While I was camping, I received a phone call from Hill-Rom. I had been calling them and asking for a new vest machine for the last two years. They kept having reasons as to why I couldn't have one. It was getting to a point where I was going to just save the money and buy one myself (I'd be in my forties, but hey). See my Vest is one of the earlier models (103) weighs half as much as me and has no wheels for me to move it around. My first one I had used so much it finally gave out, and I was on my second one. I had already twice as many hours on the second one than I did on the first. It seemed I was going to be stuck with the same model for the rest of my life. Then I got the phone call. Seems I finally qualified for a free upgrade. I was ecstatic. They sent me the latest model. It weighs about 17 lbs (which is less than my dog). It has its own carrying case with wheels. And it is so easy to use. I sent back my old model. The new model should be able to travel with me. And I put it on a wheeled table so I can push it from room to room.
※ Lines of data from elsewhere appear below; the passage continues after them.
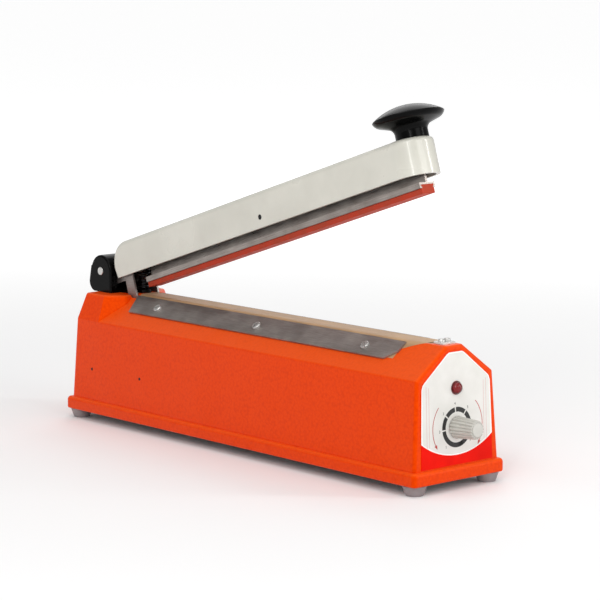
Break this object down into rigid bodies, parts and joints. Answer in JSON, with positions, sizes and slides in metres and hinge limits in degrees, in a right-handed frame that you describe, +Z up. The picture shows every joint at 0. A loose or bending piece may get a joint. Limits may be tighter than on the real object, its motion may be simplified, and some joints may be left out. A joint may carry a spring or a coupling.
{
  "type": "impulse heat sealer",
  "caption": "Table-top impulse heat sealer: cast housing with a wire seal bed under coated cloth, sprung hinged arm with a rocking silicone-faced pressure bar, push knob, timer dial and lamp.",
  "frame": {"origin": "on the table under the middle of the machine, at rest with the arm open", "axes": "+X from the hinge to the timer panel, +Y to the operator's right as they face the panel, +Z up"},
  "size_m": [0.417, 0.0876, 0.2638],
  "materials": {
    "orange_enamel": "hammered enamel, semi-gloss",
    "grey_enamel": "smooth enamel, semi-gloss",
    "steel_sheet": "mill finish",
    "bright_steel": "bright zinc",
    "black_plastic": "moulded, glossy",
    "aluminium_channel": "extruded, mill finish",
    "silicone_rubber": "matt",
    "ptfe_cloth": "coated glass cloth, slight sheen",
    "glass_cloth": "woven",
    "nichrome": "rolled",
    "brass": "turned",
    "panel_print": "printed film",
    "grey_plastic": "moulded",
    "red_lens": "clear red lens",
    "lamp_plastic": "moulded",
    "zinc_plate": "zinc plated",
    "foot_rubber": "matt",
    "black_rubber": "matt",
    "spring_steel": "black oxide",
    "iron_core": "varnished laminations",
    "coil_tape": "polyester tape",
    "circuit_board": "glass epoxy"
  },
  "bodies": {
    "base": {"board_standoffs": "grey_plastic", "bottom_plate": "zinc_plate", "capacitor": "black_plastic", "casing": "orange_enamel", "clamp_screws": "bright_steel", "control_panel": "panel_print", "cord_grommet": "black_rubber", "foot_screws": "bright_steel", "front_left_foot": "foot_rubber", "front_right_foot": "foot_rubber", "front_terminal": "bright_steel", "heating_element": "nichrome", "hinge_bracket": "black_plastic", "hinge_pin": "bright_steel", "hinge_screws": "black_plastic", "insulation_strip": "glass_cloth", "lamp_body": "lamp_plastic", "lamp_lens": "red_lens", "lamp_nut": "bright_steel", "left_clamp_strip": "steel_sheet", "microswitch": "black_plastic", "pin_clip": "bright_steel", "potentiometer": "grey_plastic", "potentiometer_nut": "bright_steel", "ptfe_cloth": "ptfe_cloth", "rear_left_foot": "foot_rubber", "rear_right_foot": "foot_rubber", "rear_terminal": "brass", "relay": "black_plastic", "return_spring": "spring_steel", "right_clamp_strip": "steel_sheet", "side_rivets": "bright_steel", "spring_seat": "black_plastic", "switch_bracket": "steel_sheet", "switch_pivot": "bright_steel", "switch_screws": "bright_steel", "terminal_block": "grey_plastic", "terminal_screws": "bright_steel", "timer_board": "circuit_board", "transformer_bracket": "steel_sheet", "transformer_coil": "coil_tape", "transformer_core": "iron_core", "transformer_screws": "bright_steel"},
    "arm": {"arm_casting": "grey_enamel", "arm_bracket": "steel_sheet", "arm_bracket_screws": "bright_steel", "striker_pin": "bright_steel", "rocker_pin": "bright_steel", "rocker_spacers": "bright_steel", "handle_knob": "black_plastic", "handle_stud": "bright_steel", "handle_nut": "bright_steel"},
    "pressure_bar": {"pressure_bar": "aluminium_channel", "silicone_strip": "silicone_rubber"},
    "timer_dial": {"timer_knob": "grey_plastic", "timer_knob_cap": "grey_plastic", "timer_shaft": "bright_steel"},
    "switch_lever": {"switch_lever": "bright_steel"}
  },
  "joints": [
    {"name": "arm_hinge", "type": "hinge", "parent": "base", "child": "arm", "pos_m": [-0.1935, 0, 0.1155], "axis": [0, 1, 0], "range_deg": [0, 15.2], "stiffness_Nm_per_rad": 4, "springref_deg": -20.05, "deforming": ["return_spring"]},
    {"name": "bar_rock", "type": "hinge", "parent": "arm", "child": "pressure_bar", "pos_m": [-0.00047, 0, 0.17421], "axis": [0, 1, 0], "range_deg": [0, 2.25]},
    {"name": "timer_turn", "type": "hinge", "parent": "base", "child": "timer_dial", "pos_m": [0.1873, 0, 0.0435], "axis": [0.9994, 0, 0.0335], "range_deg": [-270, 0]},
    {"name": "switch_press", "type": "hinge", "parent": "base", "child": "switch_lever", "pos_m": [-0.1739, 0, 0.053], "axis": [0, 1, 0], "range_deg": [-21.3, 0]}
  ],
  "couplings": [
    {"joint": "bar_rock", "follows": "arm_hinge", "ratio": 0.14474},
    {"joint": "switch_press", "follows": "arm_hinge", "ratio": -1.3947}
  ]
}
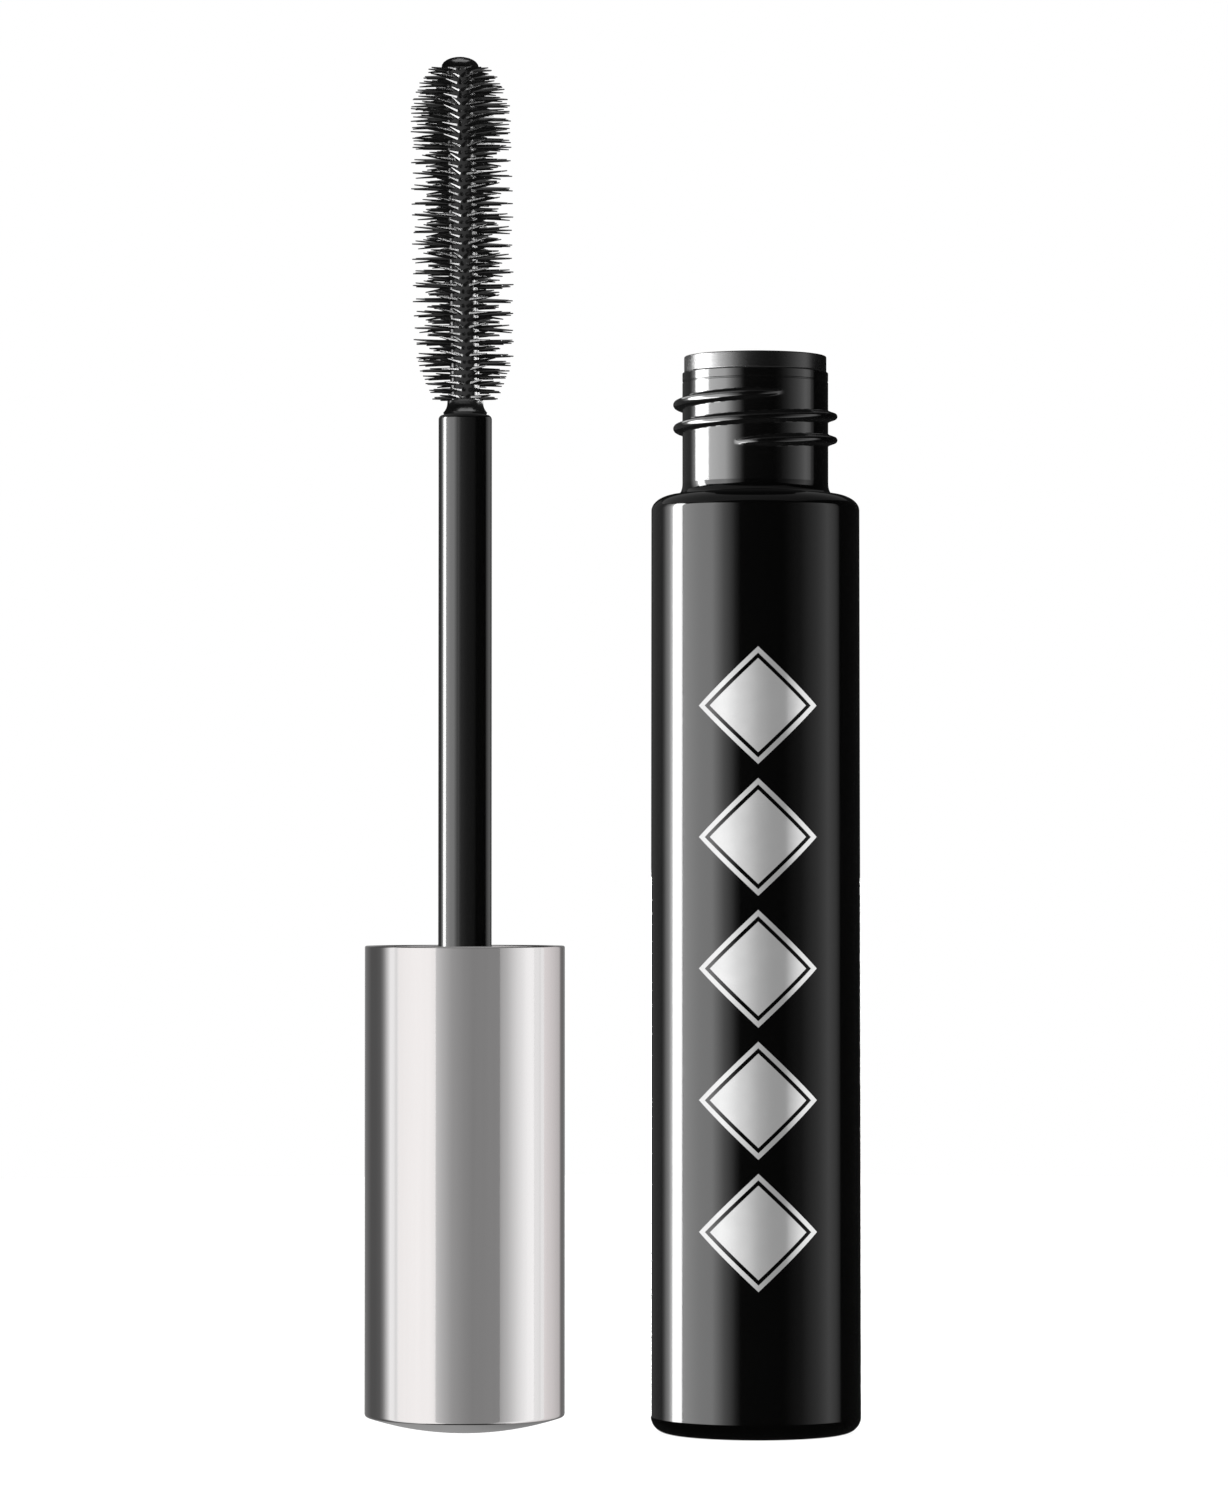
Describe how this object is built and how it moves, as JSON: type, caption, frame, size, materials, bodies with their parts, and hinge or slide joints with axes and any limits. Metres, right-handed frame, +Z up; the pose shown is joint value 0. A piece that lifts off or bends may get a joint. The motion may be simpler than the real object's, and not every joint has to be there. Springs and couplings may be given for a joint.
{
  "type": "mascara tube",
  "caption": "Open mascara tube: a cylindrical bottle with a threaded neck and wiper, and beside it the wand, a brush on a rod standing on its domed cap.",
  "frame": {"origin": "centre of the bottle's flat base, where it stands on a surface", "axes": "+Z up along the bottle, -Y towards the viewer, the wand stands on the -X side"},
  "size_m": [0.0437, 0.0186, 0.1212],
  "materials": {
    "gloss_black_plastic": "high-gloss moulded black",
    "wiper_polymer": "smooth black moulded polymer",
    "mascara_paste": "wet black paste",
    "polished_aluminium": "bright polished silver",
    "liner_polymer": "satin moulded polymer",
    "seal_foam": "matt foam washer",
    "rod_plastic": "gloss moulded black",
    "brush_elastomer": "satin moulded elastomer"
  },
  "bodies": {
    "bottle": {"bottle": "gloss_black_plastic", "wiper": "wiper_polymer", "mascara_paste": "mascara_paste"},
    "seal": {"cap_seal": "seal_foam"},
    "wand": {"cap_shell": "polished_aluminium", "cap_liner": "liner_polymer", "rod": "rod_plastic", "brush": "brush_elastomer"}
  },
  "joints": [
    {"name": "wand_lift", "type": "slide", "parent": "bottle", "child": "seal", "axis": [0, 0, 1], "range_m": [0, 0.0902]},
    {"name": "cap_turn", "type": "hinge", "parent": "seal", "child": "wand", "pos_m": [-0.0256, 0, 0], "axis": [0, 0, 1], "range_deg": [0, 698]}
  ]
}
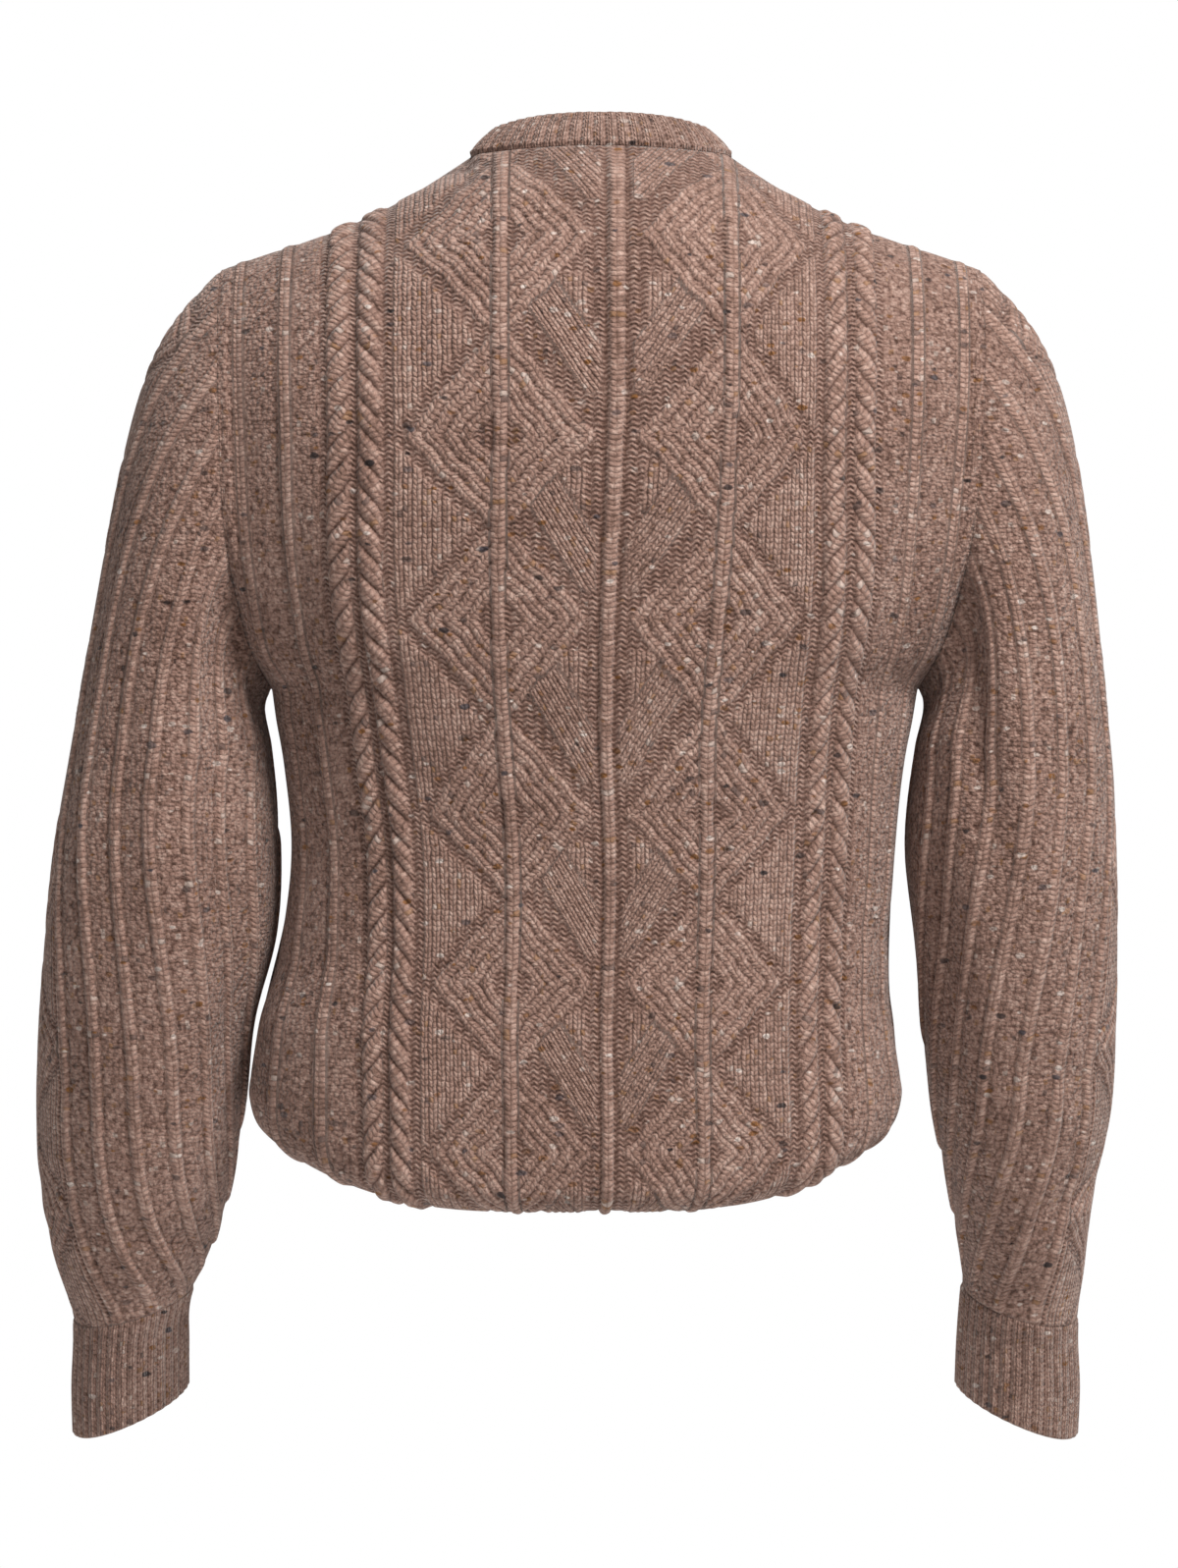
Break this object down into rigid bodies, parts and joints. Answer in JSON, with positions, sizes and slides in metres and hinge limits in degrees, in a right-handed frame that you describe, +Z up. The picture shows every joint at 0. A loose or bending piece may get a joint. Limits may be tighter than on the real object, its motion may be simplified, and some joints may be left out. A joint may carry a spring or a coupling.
{
  "type": "cable knit sweater",
  "caption": "Long-sleeved crew-neck pullover in chunky knit with raised cables, diamonds and ribs, hollow and posed as worn.",
  "frame": {"origin": "centre of the neck base, level with the high points of the two shoulder seams, where the wearer's neck and shoulders hold the garment", "axes": "+Z up, +X towards the wearer's left arm, +Y out of the back; the chest faces -Y"},
  "size_m": [0.6313, 0.2461, 0.7709],
  "materials": {
    "wool": "matte tweed wool, heather brown with pale, dark and rust flecks, slightly fuzzy"
  },
  "bodies": {
    "root": {"back": "wool", "front": "wool", "sleeve_left": "wool", "sleeve_right": "wool", "neckband": "wool", "cuff_left": "wool", "cuff_right": "wool", "hem_rib": "wool"}
  },
  "joints": []
}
On top of camping and a new Vest, I am moving. For someone who enjoys permanence I sure move a lot. I'll be closer to family (right behind my grandparents) and out in the country. The sad part is I have to say goodbye to mountain life. I love having my own winter wonderland when it snows. I will dearly miss that part. Upside, there's a lot of trees at the new house so I'll get to be outside more (no trees here, so it gets like a desert in the summer).
The big move day is in September. I still have a couple of weeks.